Finally, back to the home team/visiting team approach I touched on a moment ago. In order to capture every game for each team, it was necessary to split the games based on whether a team played at home (home team) or on the road (visiting team). To solve this, I first created a pair of fields to identify home games for a Top 20 team:

Identifying a Top 20 home game
Identifying a Top 20 home team

I can now capture all home games for each Top 20 team, which can be filtered and pushed to Tableau. The same process was repeated for away games, where the Top 20 team was the visiting team.

There’s a lot more I could cover here in terms of calculations and filters, but I hope you get the general idea. Everything is now ready to create files for Tableau.

The Data Output Files (simple .csv for Tableau ingestion)

Assuming we’ve done everything correctly to this point, exporting the data to .csv files is the easiest part of the process. The key is to make sure we export the data from the appropriate step in Exploratory, where all the field updates, formulas, and filters have been applied.

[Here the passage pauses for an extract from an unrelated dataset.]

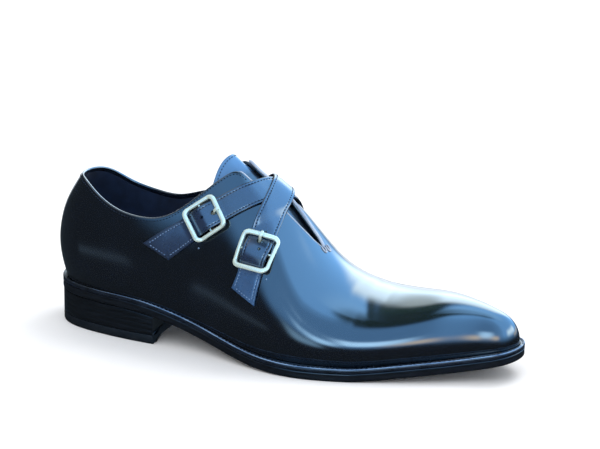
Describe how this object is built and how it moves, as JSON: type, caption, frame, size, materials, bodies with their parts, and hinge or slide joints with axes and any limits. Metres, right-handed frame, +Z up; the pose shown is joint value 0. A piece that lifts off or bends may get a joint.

For our team-level WAR file, we apply a decade filter, seen in the bottom right:

Team WAR summary output

To export the file to a .csv format is quite simple. Click on the export file icon and choose the appropriate output:

Exporting data from Exploratory

We follow a similar process for each of our remaining outputs, resulting in four distinct files for Tableau. With each of those files created, we’re ready to shift our focus to Tableau.

Merging the Data in Tableau (my old friend)

I spent many years in corporate America using Tableau, and became quite proficient, especially in creating highly interactive dashboards. So I am excited to use it again for this project, and pleased to see some new options in the Tableau Public version.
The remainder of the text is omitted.